(begin)

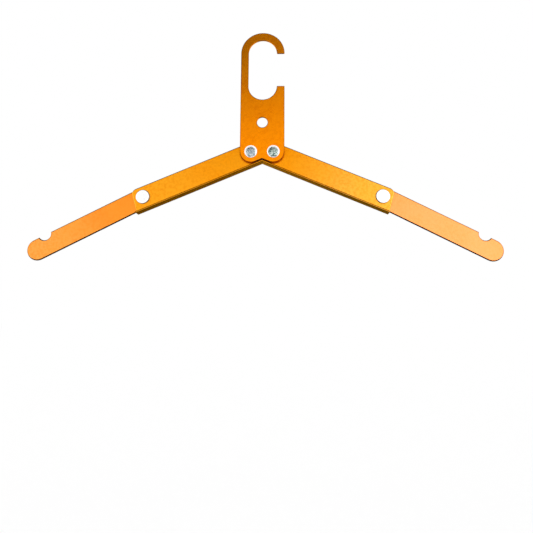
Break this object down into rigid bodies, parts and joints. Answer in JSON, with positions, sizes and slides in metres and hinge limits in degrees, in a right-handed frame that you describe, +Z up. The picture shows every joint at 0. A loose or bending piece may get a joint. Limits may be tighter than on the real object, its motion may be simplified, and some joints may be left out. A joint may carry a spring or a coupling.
{
  "type": "folding travel hanger",
  "caption": "Flat hook plate with a side mouth and two riveted two-link arms that fold up round the plate, with a strap notch near each tip.",
  "frame": {"origin": "crown of the hook's inner arch, where the hanger rests on a rail, at half the plate's thickness", "axes": "+Z up, front towards -Y, the hook's mouth opens towards +X; the arms spread along X"},
  "size_m": [0.3946, 0.0104, 0.1991],
  "materials": {
    "hook_plate": "orange anodised, satin",
    "left_inner_arm": "gold orange anodised, fine blasted satin",
    "left_outer_arm": "orange anodised, satin",
    "left_shoulder_rivet": "bright, polished head",
    "left_elbow_rivet": "bright, polished head",
    "left_shoulder_washer": "plain bright steel washer",
    "left_elbow_washer": "plain bright steel washer",
    "right_inner_arm": "gold orange anodised, fine blasted satin",
    "right_outer_arm": "orange anodised, satin",
    "right_shoulder_rivet": "bright, polished head",
    "right_elbow_rivet": "bright, polished head",
    "right_shoulder_washer": "plain bright steel washer",
    "right_elbow_washer": "plain bright steel washer"
  },
  "bodies": {
    "hook": {"hook_plate": "hook_plate", "left_shoulder_rivet": "left_shoulder_rivet", "left_shoulder_washer": "left_shoulder_washer", "right_shoulder_rivet": "right_shoulder_rivet", "right_shoulder_washer": "right_shoulder_washer"},
    "left_inner_arm": {"left_inner_arm": "left_inner_arm", "left_elbow_rivet": "left_elbow_rivet", "left_elbow_washer": "left_elbow_washer"},
    "left_outer_arm": {"left_outer_arm": "left_outer_arm"},
    "right_inner_arm": {"right_inner_arm": "right_inner_arm", "right_elbow_rivet": "right_elbow_rivet", "right_elbow_washer": "right_elbow_washer"},
    "right_outer_arm": {"right_outer_arm": "right_outer_arm"}
  },
  "joints": [
    {"name": "left_shoulder", "type": "hinge", "parent": "hook", "child": "left_inner_arm", "pos_m": [-0.0095, 0, -0.1004], "axis": [0, 1, 0], "range_deg": [0, 112.74]},
    {"name": "left_elbow", "type": "hinge", "parent": "left_inner_arm", "child": "left_outer_arm", "pos_m": [-0.10025, 0, -0.13845], "axis": [0, 1, 0], "range_deg": [0, 184.14]},
    {"name": "right_shoulder", "type": "hinge", "parent": "hook", "child": "right_inner_arm", "pos_m": [0.0095, 0, -0.1004], "axis": [0, -1, 0], "range_deg": [0, 112.74]},
    {"name": "right_elbow", "type": "hinge", "parent": "right_inner_arm", "child": "right_outer_arm", "pos_m": [0.10025, 0, -0.13845], "axis": [0, -1, 0], "range_deg": [0, 184.14]}
  ]
}
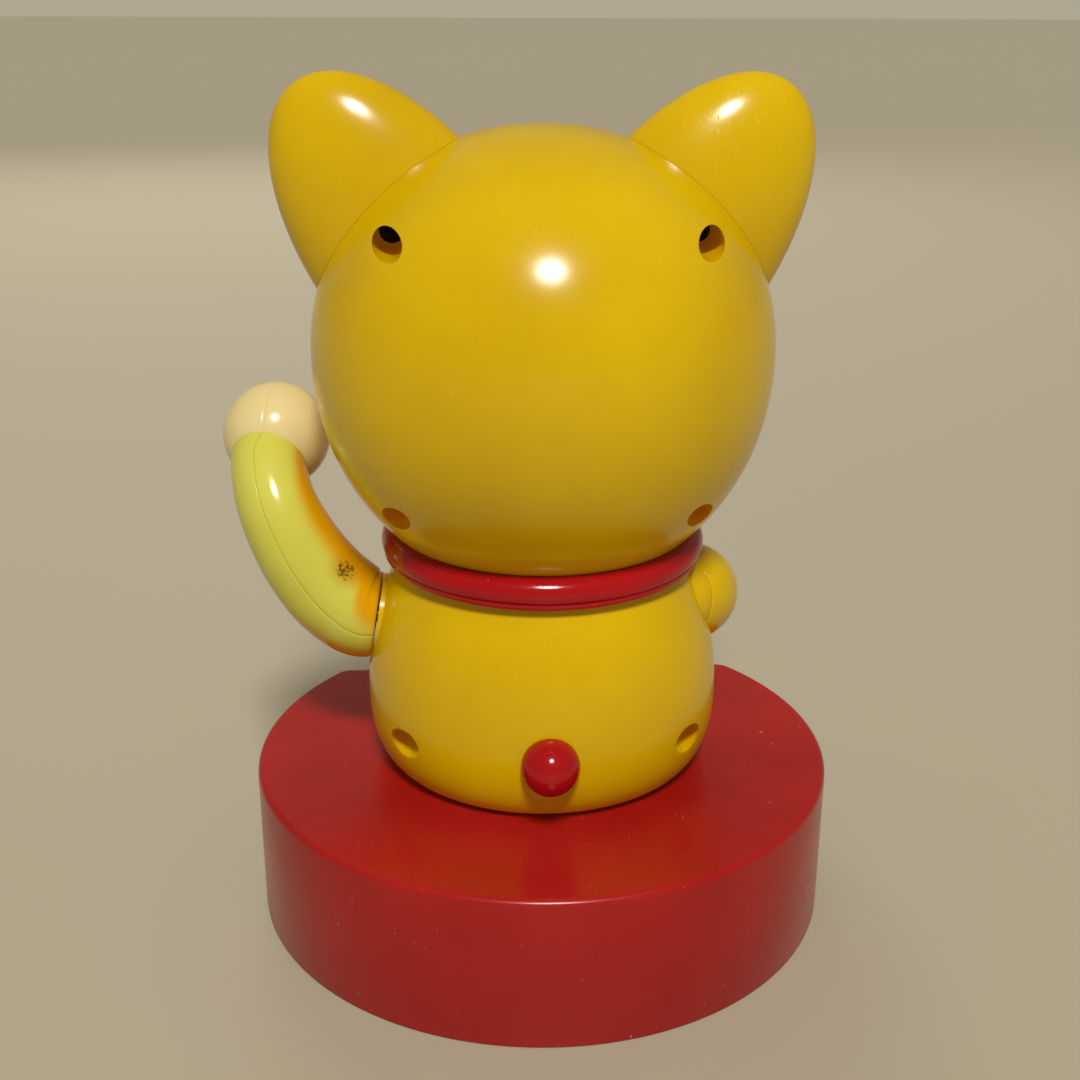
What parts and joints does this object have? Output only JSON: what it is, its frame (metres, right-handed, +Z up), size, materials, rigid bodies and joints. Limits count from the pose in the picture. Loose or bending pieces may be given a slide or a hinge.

(end)

* **GIVEN TASK**
Write out every entry verbatim.

* **TASK ANSWER**
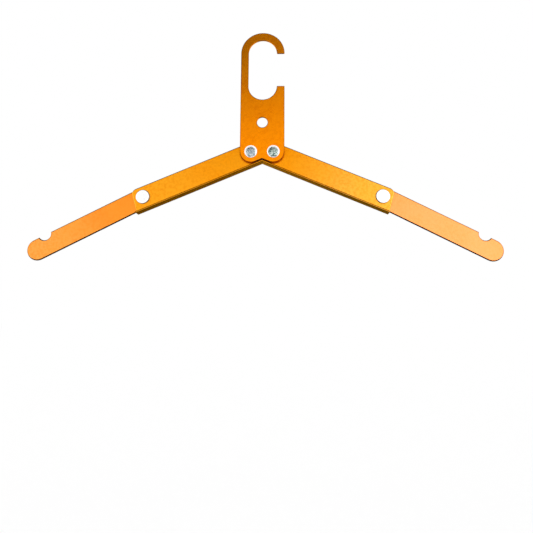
Break this object down into rigid bodies, parts and joints. Answer in JSON, with positions, sizes and slides in metres and hinge limits in degrees, in a right-handed frame that you describe, +Z up. The picture shows every joint at 0. A loose or bending piece may get a joint. Limits may be tighter than on the real object, its motion may be simplified, and some joints may be left out. A joint may carry a spring or a coupling.
{
  "type": "folding travel hanger",
  "caption": "Flat hook plate with a side mouth and two riveted two-link arms that fold up round the plate, with a strap notch near each tip.",
  "frame": {"origin": "crown of the hook's inner arch, where the hanger rests on a rail, at half the plate's thickness", "axes": "+Z up, front towards -Y, the hook's mouth opens towards +X; the arms spread along X"},
  "size_m": [0.3946, 0.0104, 0.1991],
  "materials": {
    "hook_plate": "orange anodised, satin",
    "left_inner_arm": "gold orange anodised, fine blasted satin",
    "left_outer_arm": "orange anodised, satin",
    "left_shoulder_rivet": "bright, polished head",
    "left_elbow_rivet": "bright, polished head",
    "left_shoulder_washer": "plain bright steel washer",
    "left_elbow_washer": "plain bright steel washer",
    "right_inner_arm": "gold orange anodised, fine blasted satin",
    "right_outer_arm": "orange anodised, satin",
    "right_shoulder_rivet": "bright, polished head",
    "right_elbow_rivet": "bright, polished head",
    "right_shoulder_washer": "plain bright steel washer",
    "right_elbow_washer": "plain bright steel washer"
  },
  "bodies": {
    "hook": {"hook_plate": "hook_plate", "left_shoulder_rivet": "left_shoulder_rivet", "left_shoulder_washer": "left_shoulder_washer", "right_shoulder_rivet": "right_shoulder_rivet", "right_shoulder_washer": "right_shoulder_washer"},
    "left_inner_arm": {"left_inner_arm": "left_inner_arm", "left_elbow_rivet": "left_elbow_rivet", "left_elbow_washer": "left_elbow_washer"},
    "left_outer_arm": {"left_outer_arm": "left_outer_arm"},
    "right_inner_arm": {"right_inner_arm": "right_inner_arm", "right_elbow_rivet": "right_elbow_rivet", "right_elbow_washer": "right_elbow_washer"},
    "right_outer_arm": {"right_outer_arm": "right_outer_arm"}
  },
  "joints": [
    {"name": "left_shoulder", "type": "hinge", "parent": "hook", "child": "left_inner_arm", "pos_m": [-0.0095, 0, -0.1004], "axis": [0, 1, 0], "range_deg": [0, 112.74]},
    {"name": "left_elbow", "type": "hinge", "parent": "left_inner_arm", "child": "left_outer_arm", "pos_m": [-0.10025, 0, -0.13845], "axis": [0, 1, 0], "range_deg": [0, 184.14]},
    {"name": "right_shoulder", "type": "hinge", "parent": "hook", "child": "right_inner_arm", "pos_m": [0.0095, 0, -0.1004], "axis": [0, -1, 0], "range_deg": [0, 112.74]},
    {"name": "right_elbow", "type": "hinge", "parent": "right_inner_arm", "child": "right_outer_arm", "pos_m": [0.10025, 0, -0.13845], "axis": [0, -1, 0], "range_deg": [0, 184.14]}
  ]
}
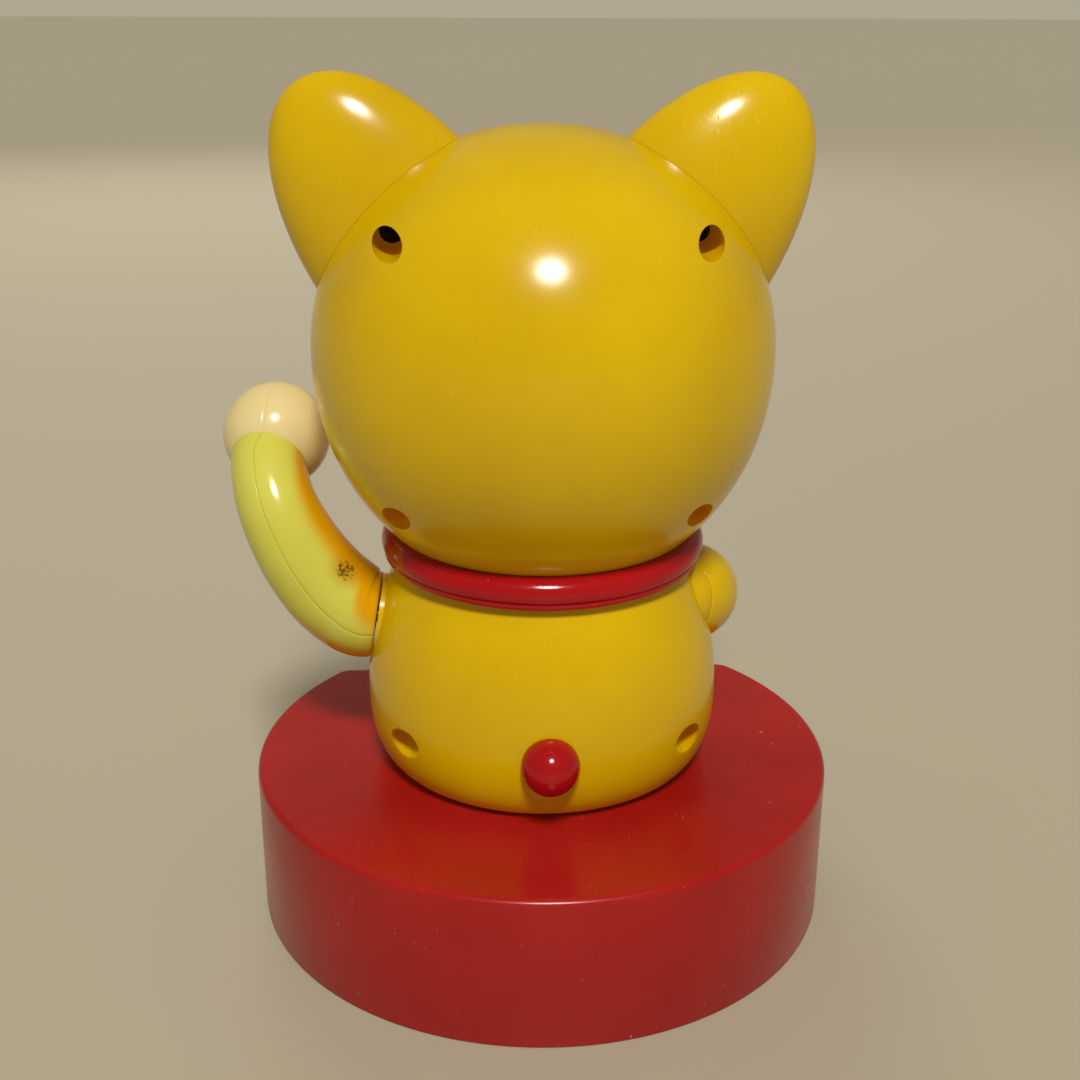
What parts and joints does this object have? Output only JSON: what it is, its frame (metres, right-handed, +Z up), size, materials, rigid bodies and joints. Limits count from the pose in the picture. Loose or bending pieces may be given a slide or a hinge.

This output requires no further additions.